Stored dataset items
◇ ◇ ◇
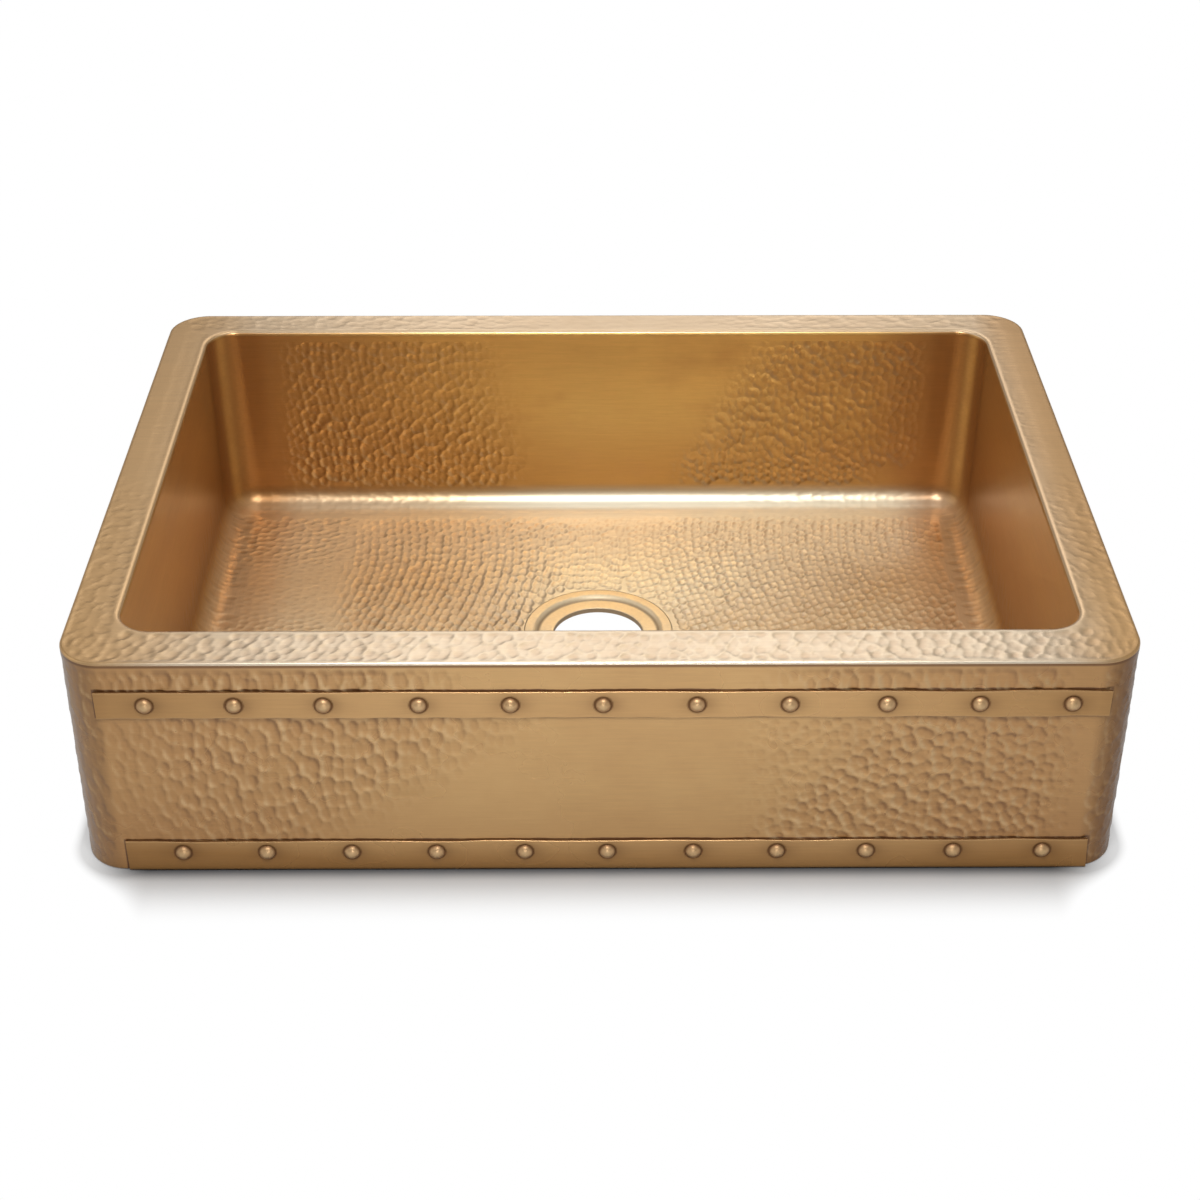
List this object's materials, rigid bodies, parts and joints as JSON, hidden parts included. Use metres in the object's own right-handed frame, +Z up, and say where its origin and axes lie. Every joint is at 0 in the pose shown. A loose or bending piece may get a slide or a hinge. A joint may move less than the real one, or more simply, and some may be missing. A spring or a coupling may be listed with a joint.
{
  "type": "farmhouse apron front sink",
  "caption": "Single-bowl farmhouse kitchen sink in hammered brass sheet, with a double wall, a broad flat rim and an apron crossed by two riveted straps.",
  "frame": {"origin": "middle of the footprint's bounding box, on the surface that the sink stands on", "axes": "+Z up out of the bowl, -Y out of the apron towards the user, +X to the user's right"},
  "size_m": [0.9144, 0.6756, 0.221],
  "materials": {
    "brass_hammered": "hand-hammered aged brass sheet, satin, with brushed patches",
    "brass_bowl": "hand-hammered aged brass sheet, semi-gloss",
    "brass_strap": "brushed aged brass strap with dark edges",
    "brass_rivet": "domed brass rivets with a dark ring of patina",
    "brass_drain": "spun brass, brushed in circles",
    "brass_frame": "plain mill brass bar, dull",
    "rubber_pad": "matt black sound deadening rubber"
  },
  "bodies": {
    "root": {"bowl": "brass_bowl", "drain_seat": "brass_drain", "drain_backing_ring": "brass_drain", "rim_deck": "brass_hammered", "apron_front": "brass_hammered", "left_side_panel": "brass_hammered", "right_side_panel": "brass_hammered", "back_panel": "brass_hammered", "upper_strap": "brass_strap", "lower_strap": "brass_strap", "upper_strap_rivets": "brass_rivet", "lower_strap_rivets": "brass_rivet", "upper_rivet_burrs": "brass_rivet", "lower_rivet_burrs": "brass_rivet", "front_rim_angle": "brass_frame", "back_rim_angle": "brass_frame", "left_rim_angle": "brass_frame", "right_rim_angle": "brass_frame", "front_left_gusset": "brass_frame", "front_right_gusset": "brass_frame", "back_left_gusset": "brass_frame", "back_right_gusset": "brass_frame", "front_base_rail": "brass_frame", "back_base_rail": "brass_frame", "front_base_stays": "brass_frame", "back_base_stays": "brass_frame", "left_floor_pad": "rubber_pad", "right_floor_pad": "rubber_pad", "front_wall_pad": "rubber_pad", "back_wall_pad": "rubber_pad", "left_wall_pad": "rubber_pad", "right_wall_pad": "rubber_pad"}
  },
  "joints": []
}
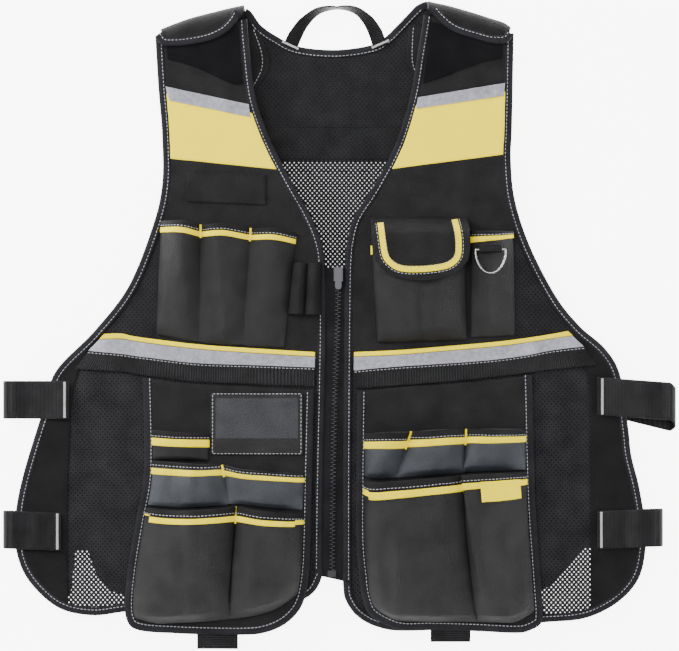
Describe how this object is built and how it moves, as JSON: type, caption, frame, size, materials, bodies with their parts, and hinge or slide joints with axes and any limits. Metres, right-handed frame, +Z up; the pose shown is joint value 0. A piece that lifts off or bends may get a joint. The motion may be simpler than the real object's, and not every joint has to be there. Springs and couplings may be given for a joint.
{
  "type": "utility work vest",
  "caption": "Black and yellow work vest with zip front, tool pockets, pocket panels hanging from a waist belt, side straps, ring and hanging loop.",
  "frame": {"origin": "on the floor under the back of the vest, at the middle of its length, under the zip", "axes": "+Z up out of the front of the vest as it lies on its back, +Y towards the neck, +X towards the wearer's left"},
  "size_m": [0.675, 0.651, 0.0516],
  "materials": {
    "black_cloth": "woven, matt",
    "mesh": "open knitted mesh",
    "yellow_cloth": "woven, slight sheen",
    "reflective": "silver reflective, slightly wrinkled",
    "binding": "rounded woven edge binding",
    "webbing": "ribbed webbing",
    "grip": "hook-and-loop pile",
    "nylon": "coated nylon, soft sheen",
    "zip_tape": "woven tape",
    "zip_plastic": "moulded teeth",
    "zip_metal": "black enamel",
    "ring": "nickel plated wire"
  },
  "bodies": {
    "vest": {"front_yoke_right": "black_cloth", "yellow_panel_right": "yellow_cloth", "chest_panel_right": "black_cloth", "side_mesh_right": "mesh", "wing_mesh_right": "mesh", "wing_edge_strip_right": "black_cloth", "front_yoke_left": "black_cloth", "yellow_panel_left": "yellow_cloth", "chest_panel_left": "black_cloth", "side_mesh_left": "mesh", "wing_mesh_left": "mesh", "wing_edge_strip_left": "black_cloth", "edge_binding_right": "binding", "edge_binding_left": "binding", "front_binding_right": "binding", "front_binding_left": "binding", "back_edge_binding": "binding", "back_neck_binding": "binding", "back_yoke_mesh": "mesh", "back_lower_mesh": "mesh", "silver_tape_right": "reflective", "silver_tape_left": "reflective", "grip_patch_right": "grip", "grip_patch_left": "grip", "blank_patch": "black_cloth", "waist_band_right": "reflective", "waist_band_left": "reflective", "waist_belt_right": "webbing", "waist_belt_left": "webbing", "shoulder_flap_right": "black_cloth", "shoulder_flap_left": "black_cloth", "shoulder_tab_right": "black_cloth", "shoulder_tab_left": "black_cloth", "hang_loop": "webbing", "strap_upper_right": "webbing", "strap_lower_right": "webbing", "strap_upper_left": "webbing", "strap_lower_left": "webbing", "zip_tape": "zip_tape", "zip_chain": "zip_plastic", "zip_slider": "zip_metal", "zip_bottom_box": "zip_plastic", "chest_tool_pocket": "black_cloth", "pen_loops": "webbing", "flap_pocket": "black_cloth", "pocket_flap": "black_cloth", "narrow_chest_pocket": "black_cloth", "ring_tab": "webbing", "pocket_panel_right": "black_cloth", "pocket_panel_left": "black_cloth", "small_pocket": "black_cloth", "card_window": "black_cloth", "middle_pocket": "nylon", "lower_pockets_right": "black_cloth", "chisel_pockets": "nylon", "lower_pockets_left": "black_cloth", "blank_label": "yellow_cloth"},
    "ring": {"d_ring": "ring"},
    "pull": {"zip_pull": "zip_metal"}
  },
  "joints": [
    {"name": "ring_hinge", "type": "hinge", "parent": "vest", "child": "ring", "pos_m": [0.1548, 0.075, 0.04065], "axis": [-1, 0, 0], "range_deg": [0, 150]},
    {"name": "pull_hinge", "type": "hinge", "parent": "vest", "child": "pull", "pos_m": [0.0033, 0.0556, 0.0385], "axis": [-1, 0, 0], "range_deg": [0, 120]}
  ]
}
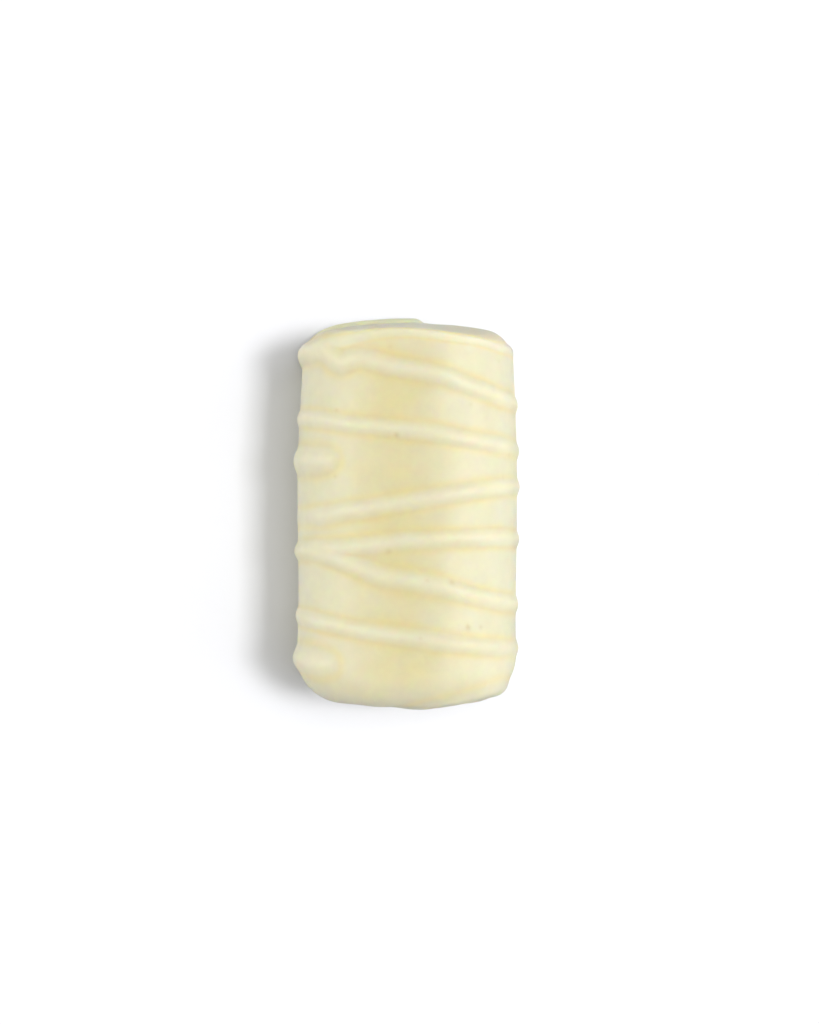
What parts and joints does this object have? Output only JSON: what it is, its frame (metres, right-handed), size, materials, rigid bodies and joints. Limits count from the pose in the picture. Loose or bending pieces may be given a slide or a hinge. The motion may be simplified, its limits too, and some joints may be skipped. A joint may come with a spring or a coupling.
{
  "type": "mini yule log cake",
  "caption": "Small flat-bottomed log cake enrobed in ivory white chocolate with a zigzag drizzle of the same chocolate",
  "frame": {"origin": "centre of the bottom of the cake's box, on the surface it rests on", "axes": "+Z up; +Y along the log, towards the tight-shouldered end; +X to the right of the log seen from above with +Y up"},
  "size_m": [0.0404, 0.0708, 0.0335],
  "materials": {
    "white_chocolate": "satin"
  },
  "bodies": {
    "root": {"yule_log": "white_chocolate"}
  },
  "joints": []
}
◇ ◇ ◇
EXERCISE AIM:
Count how many lines above carry the word "parts". Only the number is required.

FINISHED ANSWER:
3